Krill – A Distant Fist Unclenching (Steak Club Records)

A balance between tight structure and raw, unhinged indie madness

Released Feb 16th, 2015 via Blood and Biscuits / By Ian Stanley
Krill – A Distant Fist Unclenching (Steak Club Records) Having only released their debut, Lucky Leaves, in September 2014, Krill’s new album is a swiftly released beast. And it doesn’t sound like the Boston band has done much fannying about in the studio. All the production has probably been done on the road. At gigs. Playing until the songs sound as close to how Krill want them to.

Unhinged, raw and angular the guitar barges into the melody while screeching vocals are fired into and over it. A major contributor to the result is lead singer and bassist Jonah Furman’s voice – which is an untamed beast in itself. However, and as unbelievable as it may sound, everything meshes tightly together and flows like a well-oiled indie machine.

Stand out tracks ‘Brain Problem,’ ‘Foot’ and ‘Torturer’ are fine examples of this. And as with many on A Distant Fist Unclenching the ramshackle musical approach and skewed perspective in the lyrics are somewhere in the realm of Modest Mouse, Grandaddy and Smashing Pumpkins.

Furman places the smallest of moments in life under the microscope and twists them into wider analogies. An argument with his mother about going to church is turned into a comment on freedom of choice or speech; staring at an upturned fly is used to consider abuses of power and a squirrel suffering road kill winds up being used to question whether authorities are too quick to turn life into a statistic.

Krill’s singer has pointed this out himself: “a lot of the album is also about how violence and judgment has two sides, master-slave stuff, torturer-torturee stuff, and how you can be (and always are, in the isolation of selfhood) both at once." Deep. But there’s also a little bit of love and lust on here too.

In ‘Foot’ the lyrics bawl with total lust, imagining someone without their shirt at work, and pining enough that “all I wanted was to hold your foot, but I couldn’t imagine how I ever could.” This line is delivered with mellow melody then crashed into a tonsil battering shriek and thrashed guitar chorus. This is where A Distant Fist Unclenching is at its most delightfully weird, manic and unhinged.

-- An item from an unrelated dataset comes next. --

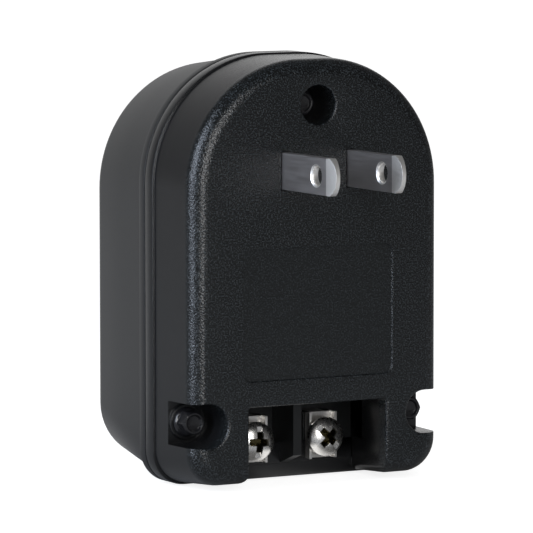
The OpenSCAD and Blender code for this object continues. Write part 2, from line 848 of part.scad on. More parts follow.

Krill’s second album catches them during a prolific streak and beginning to fulfil their somewhat substantial indie potential. While not all of it works, and final track ‘It Ends’ seems sluggish and predicable compared to other tracks, the album highlights of ‘Brain Problem,’ ‘Foot’ and ‘Torturer’ strike a difficult balance between tight structure and raw, unhinged indie madness. Krill have followed up a successful debut with a second album that has more accomplished, more controlled, yet just as unruly songs as they shot out the first time.